Com sua voz melíflua ou tonitruante (segundo a preferência de cada um), o Waze parece livrar-nos de mapas, mas é claro que não o faz, porque, pelo menos na cabeça de quem o projetou, há mapas nele. O Waze só nos tirou a capacidade de os interpretarmos.
Para fazer isso, o Waze precisou suprimir as diferenças: as ruas são todas iguais, indistintas em seu valor, e ninguém mais parece saber onde se encontra, porque é desnecessário sabê-lo. O passo seguinte foi suprimir o emaranhado de vias, que traz consigo caminhos alternativos. Tudo é reduzido a uma única rota e, se você ousar afastar-se dela, ouvirá um insistente “retorne, quando possível”. Ao contrário de um mapa, do qual o pai podia discordar para cometer seus próprios enganos, é preciso seguir cegamente a rota do Waze. Uma ordem que não mais pode ser discutida, porque se desconhece haver outras possíveis, é a consequência a que chegamos, que vai nos domesticando para nos tornarmos aquilo de que nossa evolução tentou nos afastar: de sermos submissos como gado.

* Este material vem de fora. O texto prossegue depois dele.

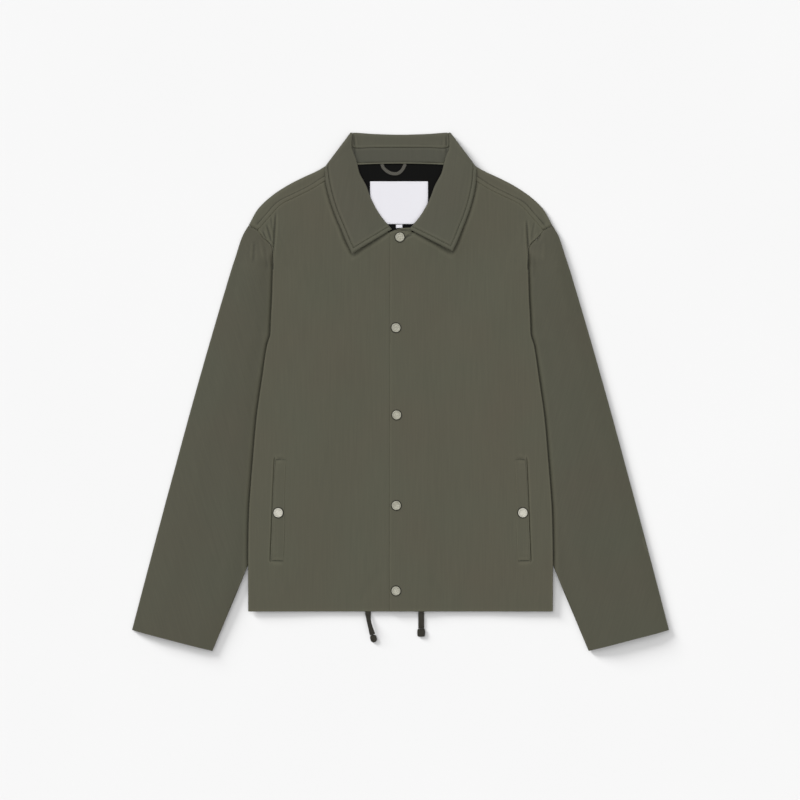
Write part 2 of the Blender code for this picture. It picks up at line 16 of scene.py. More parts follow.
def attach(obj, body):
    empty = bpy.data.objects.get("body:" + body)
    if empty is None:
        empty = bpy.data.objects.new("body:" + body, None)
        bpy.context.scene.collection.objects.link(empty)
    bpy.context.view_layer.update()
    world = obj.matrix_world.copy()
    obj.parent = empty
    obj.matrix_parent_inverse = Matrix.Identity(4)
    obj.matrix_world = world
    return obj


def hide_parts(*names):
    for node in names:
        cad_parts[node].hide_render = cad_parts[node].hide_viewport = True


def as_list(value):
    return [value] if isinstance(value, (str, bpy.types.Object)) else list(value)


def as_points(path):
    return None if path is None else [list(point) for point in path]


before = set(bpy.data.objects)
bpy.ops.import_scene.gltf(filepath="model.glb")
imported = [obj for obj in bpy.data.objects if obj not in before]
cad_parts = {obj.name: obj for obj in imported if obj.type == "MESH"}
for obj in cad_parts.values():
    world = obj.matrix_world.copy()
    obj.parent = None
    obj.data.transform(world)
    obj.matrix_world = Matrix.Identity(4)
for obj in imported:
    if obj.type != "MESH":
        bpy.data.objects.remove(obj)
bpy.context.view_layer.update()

# Camera
# The picture looks straight down at the jacket from far off, with no perspective to be seen in
# it. One pixel of its 800 covers 1.55 mm of the surface, which the 15 mm snap caps give.
MM = 0.001
PIXEL = 1.55
PICTURE_SIDE = 800
LENS = 100.0
SENSOR = 36.0
AIM = (-0.8, -12.8)

lens = bpy.data.cameras.new("camera")
lens.lens = LENS
lens.sensor_width = SENSOR
camera = bpy.data.objects.new("camera", lens)
bpy.context.scene.collection.objects.link(camera)
camera.location = Vector((*AIM, PICTURE_SIDE * PIXEL * LENS / SENSOR)) * MM
bpy.context.scene.camera = camera

# Surface and light
# A plain pale sweep under a broad sky of soft boxes, brightest overhead, with a weak soft lamp at
# the upper left. A second, lower lamp lights the sweep alone, and throws the jacket's short shadow
# to the lower right.
SWEEP_SIZE = 12000
SWEEP_DROP = 0.25


def linear(colour):
    """An sRGB hex colour as the linear colour that a shader takes."""
    parts = [int(colour[k : k + 2], 16) / 255 for k in (1, 3, 5)]
    return (*[c / 12.92 if c <= 0.04045 else ((c + 0.055) / 1.055) ** 2.4 for c in parts], 1)


def node(tree, kind, settings=None, **links):
    """Adds one node: settings are its own properties, links its sockets' values or sources."""
    made = tree.nodes.new(kind)
    for name, value in (settings or {}).items():
        setattr(made, name, value)
    for name, value in links.items():
        key = int(name[1:]) if name[1:].isdigit() else name.replace("_", " ")
        socket = made.inputs[key]
        if isinstance(value, bpy.types.NodeSocket):
            tree.links.new(value, socket)
        else:
            socket.default_value = value
    return made


def finish_of(name, colour, roughness, **more):
    """A material with one shader, its colour, roughness and other sockets set on it."""
    made = bpy.data.materials.new(name)
    made.use_nodes = True
    shader = made.node_tree.nodes["Principled BSDF"]
    shader.inputs["Base Color"].default_value = linear(colour)
    shader.inputs["Roughness"].default_value = roughness
    for socket, value in more.items():
        shader.inputs[socket.replace("_", " ")].default_value = value
    return made, made.node_tree, shader


def own_place(tree):
    """The place in the piece's own space, in metres."""
    return node(tree, "ShaderNodeTexCoord").outputs["Object"]


def tint(tree, shader, share, one, other):
    """Colours the shader from one colour to the other as the share goes from 0 to 1."""
    tone = node(tree, "ShaderNodeMix", {"data_type": "RGBA"}, Factor=share)
    tone.inputs["A"].default_value = linear(one)
    tone.inputs["B"].default_value = linear(other)
    tree.links.new(tone.outputs["Result"], shader.inputs["Base Color"])


def object_of(name, bm, material):
    """An object with the mesh of bm, which is freed, at the origin."""
    mesh = bpy.data.meshes.new(name)
    bm.to_mesh(mesh)
    bm.free()
    mesh.materials.append(material)
    mesh.shade_smooth()
    made = bpy.data.objects.new(name, mesh)
    bpy.context.scene.collection.objects.link(made)
    return made


# Matt paper sweep: no grain to be seen, only a trace of unevenness in its tone
sweep_paper, tree, shader = finish_of("paper_sweep", "#d2d2d2", 0.9, Specular_IOR_Level=0.1)
cloud = node(tree, "ShaderNodeTexNoise", Vector=own_place(tree), Scale=3.0, Detail=2.0)
tint(tree, shader, cloud.outputs["Fac"], "#d1d1d1", "#d3d3d3")
bm = bmesh.new()
bmesh.ops.create_grid(bm, x_segments=4, y_segments=4, size=SWEEP_SIZE / 2 * MM)
bmesh.ops.translate(bm, vec=(0, 0, -SWEEP_DROP * MM), verts=bm.verts)
sweep = object_of("sweep", bm, sweep_paper)

SKY_FALL = 2.0  # how fast the sky darkens from overhead to the horizon
SKY_LOW = 0.1
SKY_HIGH = 1.49
world = bpy.data.worlds.new("studio")
bpy.context.scene.world = world
world.use_nodes = True
tree = world.node_tree
way_up = node(tree, "ShaderNodeTexCoord").outputs["Generated"]
up = node(tree, "ShaderNodeSeparateXYZ", Vector=way_up).outputs["Z"]
power = {"operation": "POWER", "use_clamp": True}
lift = node(tree, "ShaderNodeMath", power, i0=up, i1=SKY_FALL)
sky = node(tree, "ShaderNodeMapRange", i0=lift.outputs["Value"], i3=SKY_LOW, i4=SKY_HIGH)
tree.links.new(sky.outputs["Result"], tree.nodes["Background"].inputs["Strength"])
tree.nodes["Background"].inputs["Color"].default_value = (1, 1, 1, 1)

LAMPS = [  # (name, strength, softness in degrees, direction it comes from, only on the sweep)
    ("soft_lamp", 0.75, 40, (-0.5, 0.6, 0.66), False),
    ("shadow_lamp", 5.7, 18, (-0.76, 0.65, 0.29), True),
]
for name, strength, softness, comes_from, sweep_only in LAMPS:
    lamp = bpy.data.lights.new(name, "SUN")
    lamp.energy = strength
    lamp.angle = math.radians(softness)
    lamp_object = bpy.data.objects.new(name, lamp)
    lamp_object.rotation_euler = Vector(comes_from).to_track_quat("Z", "Y").to_euler()
    bpy.context.scene.collection.objects.link(lamp_object)
    if sweep_only:
        lit = bpy.data.collections.new("lit_by_" + name)
        lit.objects.link(sweep)
        lamp_object.light_linking.receiver_collection = lit
bpy.context.scene.view_settings.view_transform = "Standard"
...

Sob a aparência de conferir mais independência, o Waze tornou-nos completamente dependentes. Mapas permitiam-nos improvisar rapidamente diante de problemas, desviar quando o caminho não parecia seguro, e o Waze não. E o que a vida exige de nós o tempo todo é improviso e desvio, impossíveis sem nos localizarmos e sem sabermos que há sempre caminhos alternativos. O que precisamos para viver é de mapas, não de Waze.
*Marcelo Galuppo é professor da PUC Minas e da UFMG e autor do livro Os sete pecados capitais e a busca da felicidade, pela Editora Citadel, dentre outros. Ele escreve aos domingos no Diário de Minas.